Prioritizing unixfs-v2 #19

mikeal · 2019-01-22T21:15:15Z

Files in IPFS are currently encoded using the old dag-pb and often with CIDv0.

For some time we'e been working on a specification for encoding files using dag-cbor (or any IPLD code that supports the full data model).

There we numerous reasons we started the transition away from dag-pb including ease of development and performance. The longer we put off completing this transition in IPFS the more "old" data we'll be creating. Additionally, a lot of performance work we might do in IPFS may end up getting thrown out in this transition since it's based on the old encoding system.

We expect the unixfs-v2 spec to continue to evolve over time based on feedback from implementations. However, we now have one independent implementation and think it's time for IPFS to begin adopting it and working with the IPLD team on incorporating any feedback into the spec.
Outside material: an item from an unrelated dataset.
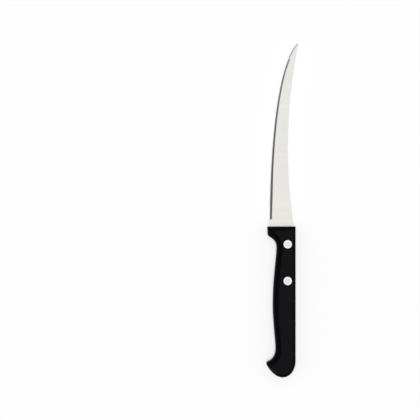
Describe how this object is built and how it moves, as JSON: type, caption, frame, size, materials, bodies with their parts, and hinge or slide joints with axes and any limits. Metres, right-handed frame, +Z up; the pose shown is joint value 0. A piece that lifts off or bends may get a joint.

Given our workload and the limited resources in IPLD we'd like to know what priority this has in the IPFS project and where it should fit in the roadmap and OKR's so that we can appropriately support IPFS' adoption.

The text was updated successfully, but these errors were encountered:

momack2 · 2019-02-02T10:14:25Z

This is a good question - thanks for raising it. Would love thoughts from @Stebalien @alanshaw @daviddias on the extent they see this contributing to go/js goals (and the extent to which work we're doing now might be deprecated by this transition)

alanshaw · 2019-02-04T13:09:01Z

It's currently part of a P2 milestone in the JS roadmap and I literally just (ROUGHLY) timelined this to be completed in Q3.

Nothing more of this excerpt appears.